== EXERCISE TASK ==
Present the following data again exactly as it is shown.

....

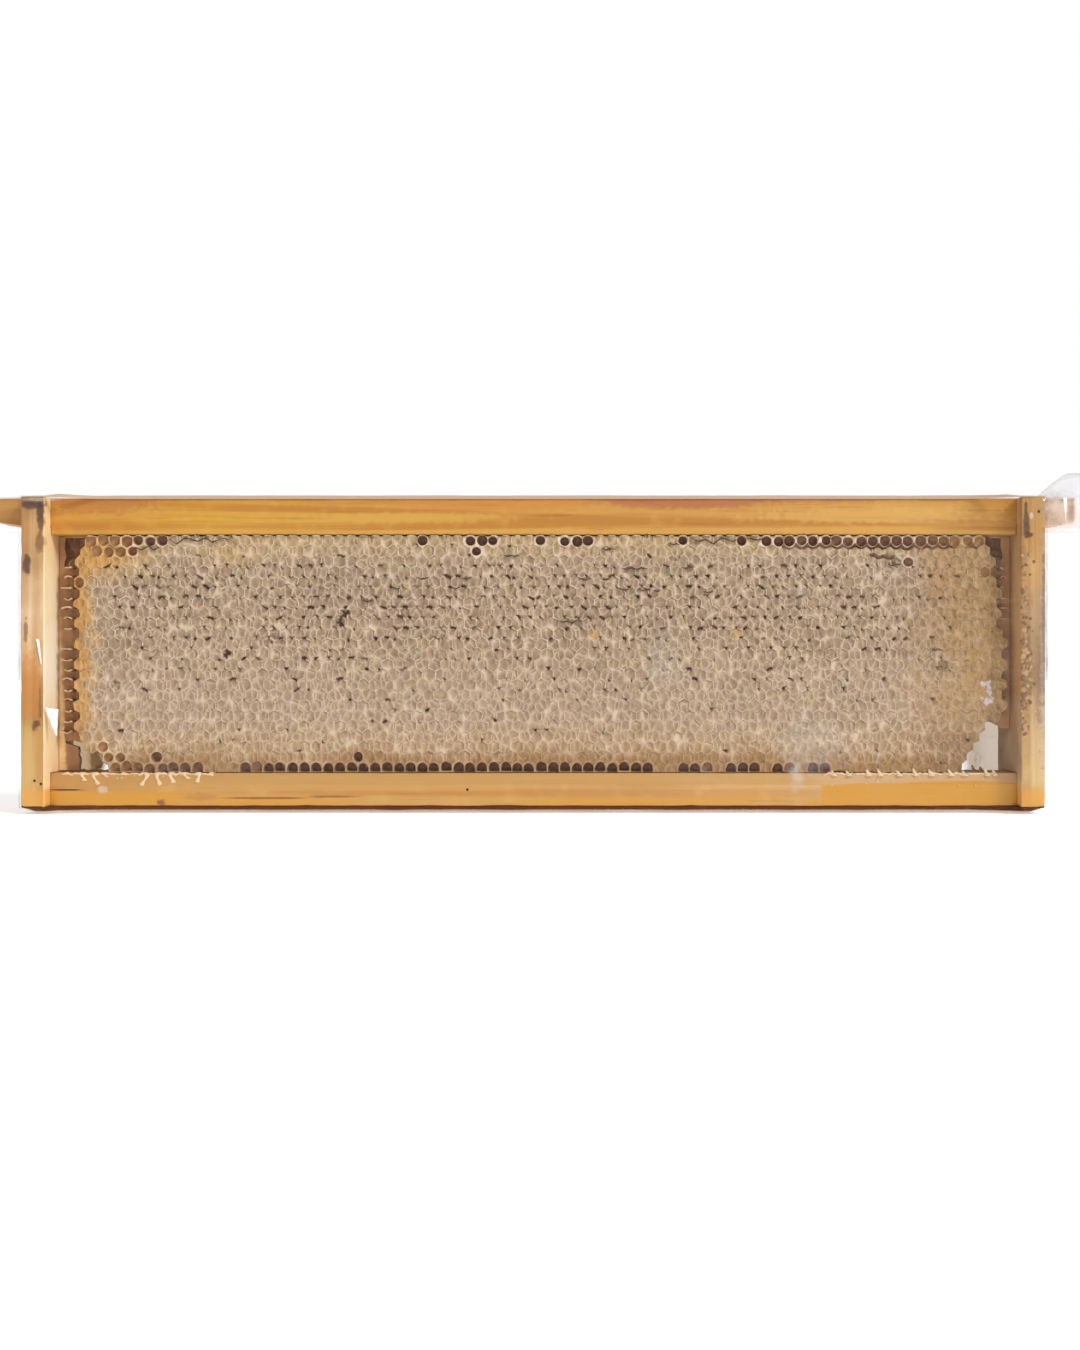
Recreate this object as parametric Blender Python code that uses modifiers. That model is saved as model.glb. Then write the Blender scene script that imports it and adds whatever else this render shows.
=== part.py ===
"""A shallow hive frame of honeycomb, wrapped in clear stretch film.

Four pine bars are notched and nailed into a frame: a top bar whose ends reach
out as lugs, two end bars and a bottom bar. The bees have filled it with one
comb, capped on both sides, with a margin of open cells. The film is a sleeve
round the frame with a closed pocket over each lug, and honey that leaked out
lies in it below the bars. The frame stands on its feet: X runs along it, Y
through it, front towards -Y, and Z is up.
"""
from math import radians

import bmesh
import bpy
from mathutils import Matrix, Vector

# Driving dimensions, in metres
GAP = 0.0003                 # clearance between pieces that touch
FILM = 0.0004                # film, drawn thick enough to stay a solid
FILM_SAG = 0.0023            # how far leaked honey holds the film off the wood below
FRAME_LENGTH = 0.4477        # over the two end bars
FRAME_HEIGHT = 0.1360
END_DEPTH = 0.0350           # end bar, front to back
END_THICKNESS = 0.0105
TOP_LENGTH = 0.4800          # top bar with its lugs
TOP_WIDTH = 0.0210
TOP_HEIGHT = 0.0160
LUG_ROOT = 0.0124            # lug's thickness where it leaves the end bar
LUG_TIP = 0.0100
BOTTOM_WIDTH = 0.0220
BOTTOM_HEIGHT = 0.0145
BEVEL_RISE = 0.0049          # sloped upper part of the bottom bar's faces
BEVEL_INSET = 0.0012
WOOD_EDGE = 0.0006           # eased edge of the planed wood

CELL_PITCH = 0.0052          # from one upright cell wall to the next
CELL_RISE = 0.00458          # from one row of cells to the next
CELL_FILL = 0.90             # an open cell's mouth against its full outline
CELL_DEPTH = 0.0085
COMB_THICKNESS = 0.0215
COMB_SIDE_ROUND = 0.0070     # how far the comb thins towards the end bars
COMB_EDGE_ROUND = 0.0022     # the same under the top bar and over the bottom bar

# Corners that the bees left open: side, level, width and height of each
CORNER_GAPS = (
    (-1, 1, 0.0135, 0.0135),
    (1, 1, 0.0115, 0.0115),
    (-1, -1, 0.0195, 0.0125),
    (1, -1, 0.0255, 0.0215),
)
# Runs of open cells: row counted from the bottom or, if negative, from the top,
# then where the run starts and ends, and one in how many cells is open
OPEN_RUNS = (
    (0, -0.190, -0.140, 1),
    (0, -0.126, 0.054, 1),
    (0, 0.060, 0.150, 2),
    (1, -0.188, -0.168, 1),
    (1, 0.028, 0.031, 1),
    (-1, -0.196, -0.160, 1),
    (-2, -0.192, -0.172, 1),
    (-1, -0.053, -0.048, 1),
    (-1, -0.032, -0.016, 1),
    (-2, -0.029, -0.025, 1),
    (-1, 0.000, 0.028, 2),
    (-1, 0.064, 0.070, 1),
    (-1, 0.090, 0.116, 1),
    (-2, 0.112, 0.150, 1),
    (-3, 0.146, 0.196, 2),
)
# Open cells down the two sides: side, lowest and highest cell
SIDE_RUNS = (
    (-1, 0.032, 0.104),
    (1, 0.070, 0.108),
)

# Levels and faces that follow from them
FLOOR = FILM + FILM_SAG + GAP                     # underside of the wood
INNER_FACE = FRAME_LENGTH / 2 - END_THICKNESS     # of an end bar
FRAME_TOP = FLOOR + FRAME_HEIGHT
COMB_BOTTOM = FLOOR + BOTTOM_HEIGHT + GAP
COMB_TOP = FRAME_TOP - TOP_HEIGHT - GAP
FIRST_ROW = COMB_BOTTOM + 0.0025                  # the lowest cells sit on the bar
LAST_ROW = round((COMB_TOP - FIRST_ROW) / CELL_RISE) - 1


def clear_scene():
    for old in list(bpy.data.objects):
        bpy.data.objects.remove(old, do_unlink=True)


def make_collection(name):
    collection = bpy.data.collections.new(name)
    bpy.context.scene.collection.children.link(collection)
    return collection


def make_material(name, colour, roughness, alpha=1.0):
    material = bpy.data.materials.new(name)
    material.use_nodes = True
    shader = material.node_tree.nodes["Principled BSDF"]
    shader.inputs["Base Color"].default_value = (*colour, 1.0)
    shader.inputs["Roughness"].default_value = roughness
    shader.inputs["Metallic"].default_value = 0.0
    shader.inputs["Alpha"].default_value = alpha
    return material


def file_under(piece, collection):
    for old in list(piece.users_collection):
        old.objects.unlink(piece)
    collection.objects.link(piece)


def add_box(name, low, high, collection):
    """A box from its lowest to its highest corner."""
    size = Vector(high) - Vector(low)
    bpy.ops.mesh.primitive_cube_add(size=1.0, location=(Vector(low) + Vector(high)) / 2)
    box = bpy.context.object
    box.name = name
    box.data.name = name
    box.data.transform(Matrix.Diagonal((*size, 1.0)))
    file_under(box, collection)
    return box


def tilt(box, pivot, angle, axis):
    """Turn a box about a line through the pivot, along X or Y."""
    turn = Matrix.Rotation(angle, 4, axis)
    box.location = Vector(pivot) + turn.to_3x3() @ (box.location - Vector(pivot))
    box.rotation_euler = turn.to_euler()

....

== RESULT ==
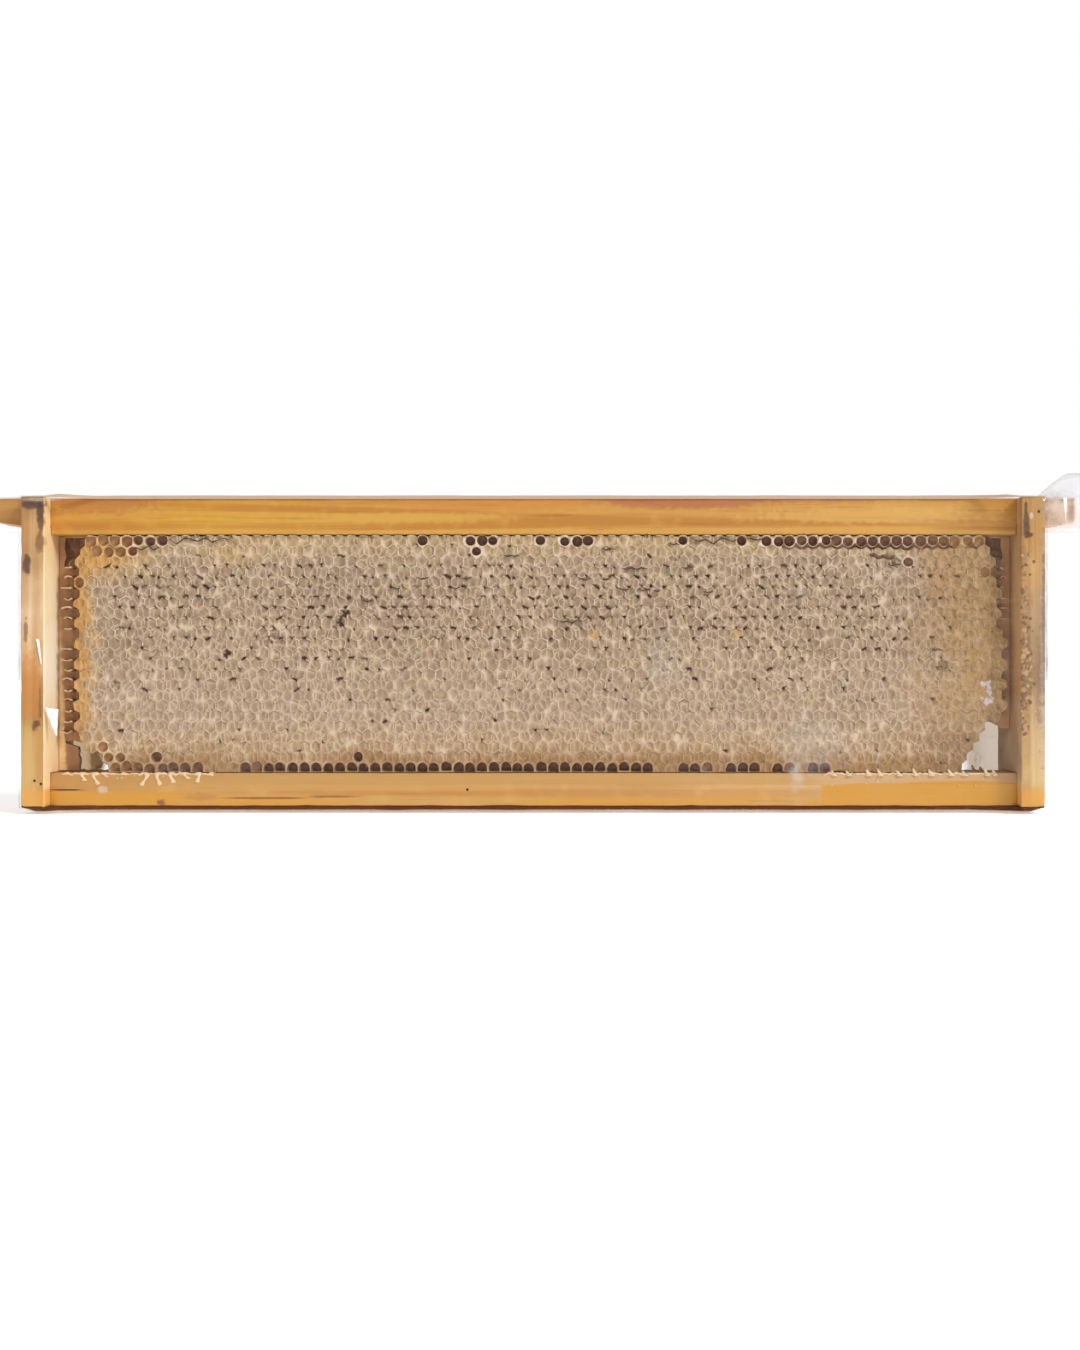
Recreate this object as parametric Blender Python code that uses modifiers. That model is saved as model.glb. Then write the Blender scene script that imports it and adds whatever else this render shows.
=== part.py ===
"""A shallow hive frame of honeycomb, wrapped in clear stretch film.

Four pine bars are notched and nailed into a frame: a top bar whose ends reach
out as lugs, two end bars and a bottom bar. The bees have filled it with one
comb, capped on both sides, with a margin of open cells. The film is a sleeve
round the frame with a closed pocket over each lug, and honey that leaked out
lies in it below the bars. The frame stands on its feet: X runs along it, Y
through it, front towards -Y, and Z is up.
"""
from math import radians

import bmesh
import bpy
from mathutils import Matrix, Vector

# Driving dimensions, in metres
GAP = 0.0003                 # clearance between pieces that touch
FILM = 0.0004                # film, drawn thick enough to stay a solid
FILM_SAG = 0.0023            # how far leaked honey holds the film off the wood below
FRAME_LENGTH = 0.4477        # over the two end bars
FRAME_HEIGHT = 0.1360
END_DEPTH = 0.0350           # end bar, front to back
END_THICKNESS = 0.0105
TOP_LENGTH = 0.4800          # top bar with its lugs
TOP_WIDTH = 0.0210
TOP_HEIGHT = 0.0160
LUG_ROOT = 0.0124            # lug's thickness where it leaves the end bar
LUG_TIP = 0.0100
BOTTOM_WIDTH = 0.0220
BOTTOM_HEIGHT = 0.0145
BEVEL_RISE = 0.0049          # sloped upper part of the bottom bar's faces
BEVEL_INSET = 0.0012
WOOD_EDGE = 0.0006           # eased edge of the planed wood

CELL_PITCH = 0.0052          # from one upright cell wall to the next
CELL_RISE = 0.00458          # from one row of cells to the next
CELL_FILL = 0.90             # an open cell's mouth against its full outline
CELL_DEPTH = 0.0085
COMB_THICKNESS = 0.0215
COMB_SIDE_ROUND = 0.0070     # how far the comb thins towards the end bars
COMB_EDGE_ROUND = 0.0022     # the same under the top bar and over the bottom bar

# Corners that the bees left open: side, level, width and height of each
CORNER_GAPS = (
    (-1, 1, 0.0135, 0.0135),
    (1, 1, 0.0115, 0.0115),
    (-1, -1, 0.0195, 0.0125),
    (1, -1, 0.0255, 0.0215),
)
# Runs of open cells: row counted from the bottom or, if negative, from the top,
# then where the run starts and ends, and one in how many cells is open
OPEN_RUNS = (
    (0, -0.190, -0.140, 1),
    (0, -0.126, 0.054, 1),
    (0, 0.060, 0.150, 2),
    (1, -0.188, -0.168, 1),
    (1, 0.028, 0.031, 1),
    (-1, -0.196, -0.160, 1),
    (-2, -0.192, -0.172, 1),
    (-1, -0.053, -0.048, 1),
    (-1, -0.032, -0.016, 1),
    (-2, -0.029, -0.025, 1),
    (-1, 0.000, 0.028, 2),
    (-1, 0.064, 0.070, 1),
    (-1, 0.090, 0.116, 1),
    (-2, 0.112, 0.150, 1),
    (-3, 0.146, 0.196, 2),
)
# Open cells down the two sides: side, lowest and highest cell
SIDE_RUNS = (
    (-1, 0.032, 0.104),
    (1, 0.070, 0.108),
)

# Levels and faces that follow from them
FLOOR = FILM + FILM_SAG + GAP                     # underside of the wood
INNER_FACE = FRAME_LENGTH / 2 - END_THICKNESS     # of an end bar
FRAME_TOP = FLOOR + FRAME_HEIGHT
COMB_BOTTOM = FLOOR + BOTTOM_HEIGHT + GAP
COMB_TOP = FRAME_TOP - TOP_HEIGHT - GAP
FIRST_ROW = COMB_BOTTOM + 0.0025                  # the lowest cells sit on the bar
LAST_ROW = round((COMB_TOP - FIRST_ROW) / CELL_RISE) - 1


def clear_scene():
    for old in list(bpy.data.objects):
        bpy.data.objects.remove(old, do_unlink=True)


def make_collection(name):
    collection = bpy.data.collections.new(name)
    bpy.context.scene.collection.children.link(collection)
    return collection


def make_material(name, colour, roughness, alpha=1.0):
    material = bpy.data.materials.new(name)
    material.use_nodes = True
    shader = material.node_tree.nodes["Principled BSDF"]
    shader.inputs["Base Color"].default_value = (*colour, 1.0)
    shader.inputs["Roughness"].default_value = roughness
    shader.inputs["Metallic"].default_value = 0.0
    shader.inputs["Alpha"].default_value = alpha
    return material


def file_under(piece, collection):
    for old in list(piece.users_collection):
        old.objects.unlink(piece)
    collection.objects.link(piece)


def add_box(name, low, high, collection):
    """A box from its lowest to its highest corner."""
    size = Vector(high) - Vector(low)
    bpy.ops.mesh.primitive_cube_add(size=1.0, location=(Vector(low) + Vector(high)) / 2)
    box = bpy.context.object
    box.name = name
    box.data.name = name
    box.data.transform(Matrix.Diagonal((*size, 1.0)))
    file_under(box, collection)
    return box


def tilt(box, pivot, angle, axis):
    """Turn a box about a line through the pivot, along X or Y."""
    turn = Matrix.Rotation(angle, 4, axis)
    box.location = Vector(pivot) + turn.to_3x3() @ (box.location - Vector(pivot))
    box.rotation_euler = turn.to_euler()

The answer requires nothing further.